Did you run into any OOM errors from graph growth when you were running these scripts or do you have any insights? Cheers Antonin
Code example This is my training loop section from vae/train.py (validation been added). The last line is the problem line ..
for epoch in range(args.n_epochs):
print("Training ...")
pbar = tqdm(total=len(train_minibatchlist))
for obs in train_data_loader:
feed = {vae.input_tensor: obs}
(train_loss, r_loss, kl_loss, train_step, _) = vae.sess.run([
vae.loss,
vae.r_loss,
vae.kl_loss,
vae.global_step,
vae.train_op
], feed)
pbar.update(1)
pbar.close()
print("Evaluating ...")
pbar = tqdm(total=len(val_minibatchlist))
for obs in val_data_loader:
feed = {vae.input_tensor: obs}
(val_loss, val_r_loss, val_kl_loss) = vae.sess.run([
vae.loss,
vae.r_loss,
vae.kl_loss
], feed)
pbar.update(1)
pbar.close()
print("Epoch {:3}/{}".format(epoch + 1, args.n_epochs))
print("Optimization Step: ", (train_step + 1), ", Loss: ", train_loss, " Validation Loss: ", val_loss)
# Update params
vae_controller.set_target_params()
This is the edited _init_session() from vae/model.py ..
def _init_session(self):
"""Launch tensorflow session and initialize variables"""
self.sess = tf.Session(graph=self.graph)
self.sess.run(self.init)
self.sess.graph.finalize()
And this is the supposed source of memory leak, within vae/model.py ..
def set_params(self, params):
assign_ops = []
for param, loaded_p in zip(self.params, params):
assign_ops.append(param.assign(loaded_p))
self.sess.run(assign_ops)
Let me know if you want full scripts
System Info Describe the characteristic of your environment:
- Commit of your version of the repo -
- GPU models and configuration - this is printed to terminal when I set the training run off
Created TensorFlow device (/job:localhost/replica:0/task:0/device:GPU:0 with 15210 MB memory) -> physical GPU (device: 0, name: NVIDIA Tesla P100-PCIE-16GB, pci bus id: 0001:00:00.0, compute capability: 6.0)
- Python version - 3.6.9
- Tensorflow version - 1.14.0 (using tensorflow-gpu)
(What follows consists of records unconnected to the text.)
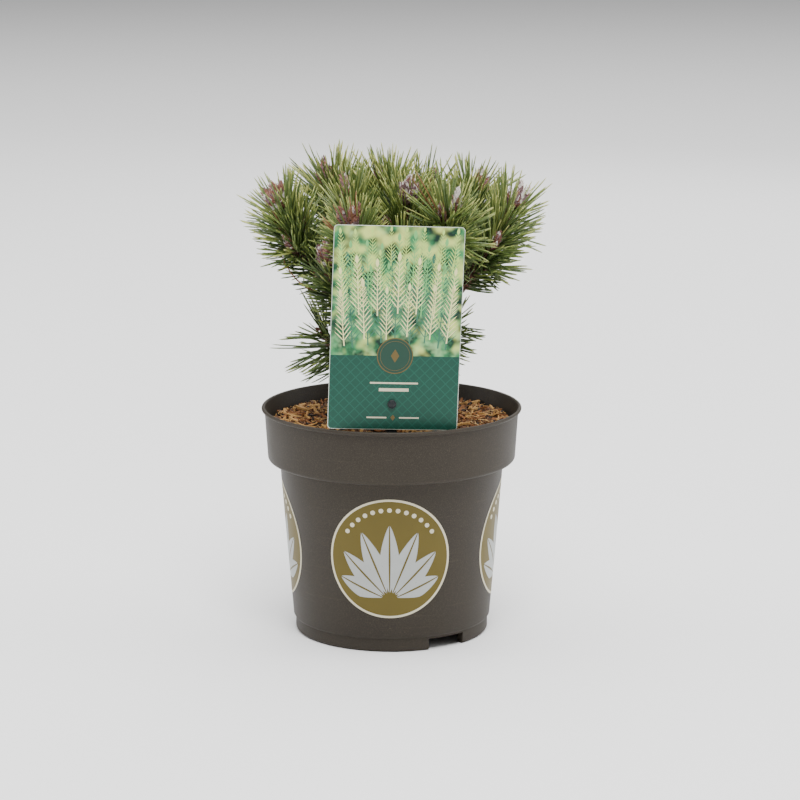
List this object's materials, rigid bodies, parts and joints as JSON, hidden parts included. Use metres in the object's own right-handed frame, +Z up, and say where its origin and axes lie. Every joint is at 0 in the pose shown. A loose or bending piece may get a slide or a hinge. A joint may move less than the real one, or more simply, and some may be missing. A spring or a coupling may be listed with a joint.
{
  "type": "potted mugo pine",
  "caption": "Young mugo pine with dense tufts of paired needles and winter buds, standing in a round collared nursery pot filled with bark mulch, with a plant label on a stake.",
  "frame": {"origin": "Centre of the pot's flat underside, on the foot in the middle of the floor.", "axes": "+Z up along the pot's axis, -Y towards the front where the plant label faces, +X to the right seen from the front."},
  "size_m": [0.2191, 0.2135, 0.3531],
  "materials": {
    "pot_plastic": "satin moulded plastic, warm taupe grey-brown",
    "bark_mulch": "shredded bark and wood fibre, rough",
    "label_sheet": "printed and coated stiff sheet",
    "stake_plastic": "dark grey moulded plastic",
    "bark": "scaly red-brown bark, rough",
    "foliage": "waxy green needles with brown buds"
  },
  "bodies": {
    "root": {"pot": "pot_plastic", "mulch": "bark_mulch", "label_card": "label_sheet", "label_stake": "stake_plastic", "trunk": "bark", "bough_left": "bark", "bough_right": "bark", "bough_back": "bark", "bough_front": "bark", "bough_back_left": "bark", "bough_front_left": "bark", "bough_front_right": "bark", "bough_back_right": "bark", "bough_low_left": "bark", "bough_far_back": "bark", "bough_inner_back": "bark", "bough_inner_left": "bark", "needles_left": "foliage", "needles_right": "foliage", "needles_back": "foliage", "needles_front": "foliage", "needles_back_left": "foliage", "needles_front_left": "foliage", "needles_front_right": "foliage", "needles_back_right": "foliage", "needles_low_left": "foliage", "needles_far_back": "foliage", "needles_inner_back": "foliage", "needles_inner_left": "foliage", "needles_leader": "foliage", "needles_sprig_left": "foliage", "needles_sprig_right": "foliage", "needles_sprig_back": "foliage"}
  },
  "joints": []
}
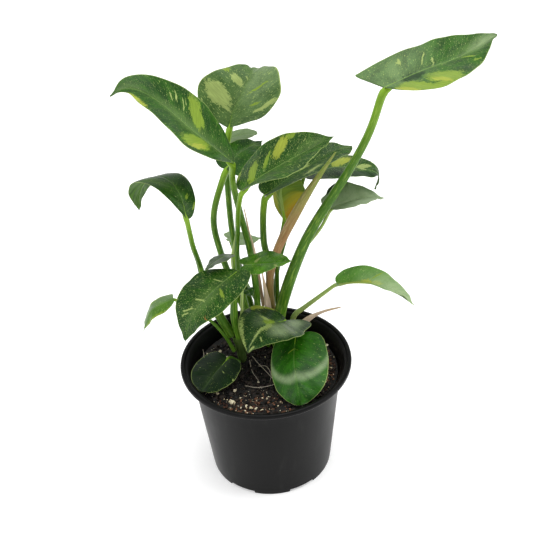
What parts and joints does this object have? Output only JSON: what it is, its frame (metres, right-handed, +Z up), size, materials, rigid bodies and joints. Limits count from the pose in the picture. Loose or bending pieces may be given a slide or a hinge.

- Versions of any other relevant libraries
Additional context This is the full error message
File "/home/b3024896/dolphinsstorage/dolphin-tracking/DonkeyTrack/vae/train.py", line 157, in <module>
vae_controller.set_target_params()
File "/home/b3024896/dolphinsstorage/dolphin-tracking/DonkeyTrack/vae/controller.py", line 105, in set_target_params
self.target_vae.set_params(params)
File "/home/b3024896/dolphinsstorage/dolphin-tracking/DonkeyTrack/vae/model.py", line 208, in set_params
assign_ops.append(param.assign(loaded_p))
File "/home/b3024896/.local/share/virtualenvs/b3024896-7tinQHxi/lib/python3.6/site-packages/tensorflow/python/ops/variables.py", line 1952, in assign
name=name)
File "/home/b3024896/.local/share/virtualenvs/b3024896-7tinQHxi/lib/python3.6/site-packages/tensorflow/python/ops/state_ops.py", line 227, in assign
validate_shape=validate_shape)
File "/home/b3024896/.local/share/virtualenvs/b3024896-7tinQHxi/lib/python3.6/site-packages/tensorflow/python/ops/gen_state_ops.py", line 66, in assign
use_locking=use_locking, name=name)
File "/home/b3024896/.local/share/virtualenvs/b3024896-7tinQHxi/lib/python3.6/site-packages/tensorflow/python/framework/op_def_library.py", line 527, in _apply_op_helper
preferred_dtype=default_dtype)
File "/home/b3024896/.local/share/virtualenvs/b3024896-7tinQHxi/lib/python3.6/site-packages/tensorflow/python/framework/ops.py", line 1224, in internal_convert_to_tensor
ret = conversion_func(value, dtype=dtype, name=name, as_ref=as_ref)
File "/home/b3024896/.local/share/virtualenvs/b3024896-7tinQHxi/lib/python3.6/site-packages/tensorflow/python/framework/constant_op.py", line 305, in _constant_tensor_conversion_function
return constant(v, dtype=dtype, name=name)
File "/home/b3024896/.local/share/virtualenvs/b3024896-7tinQHxi/lib/python3.6/site-packages/tensorflow/python/framework/constant_op.py", line 246, in constant
allow_broadcast=True)
File "/home/b3024896/.local/share/virtualenvs/b3024896-7tinQHxi/lib/python3.6/site-packages/tensorflow/python/framework/constant_op.py", line 290, in _constant_impl
name=name).outputs[0]
File "/home/b3024896/.local/share/virtualenvs/b3024896-7tinQHxi/lib/python3.6/site-packages/tensorflow/python/util/deprecation.py", line 507, in new_func
return func(*args, **kwargs)
File "/home/b3024896/.local/share/virtualenvs/b3024896-7tinQHxi/lib/python3.6/site-packages/tensorflow/python/framework/ops.py", line 3588, in create_op
self._check_not_finalized()
File "/home/b3024896/.local/share/virtualenvs/b3024896-7tinQHxi/lib/python3.6/site-packages/tensorflow/python/framework/ops.py", line 3225, in _check_not_finalized
raise RuntimeError("Graph is finalized and cannot be modified.")
RuntimeError: Graph is finalized and cannot be modified.
Hello,
Did you run into any OOM errors from graph growth when you were running these scripts or do you have any insights?
I've never experienced any OOM (I was using Google Colab to train the VAE) and I haven't use that code for a while now (I've switched to PyTorch).
The only thing I can provide you is the code I'm now using to train the AE (just made it public, I should open source the rest too): https://github.com/araffin/aae-train-donkeycar
I've been intending to switch over to PyTorch for months. Ok thank you will check it out!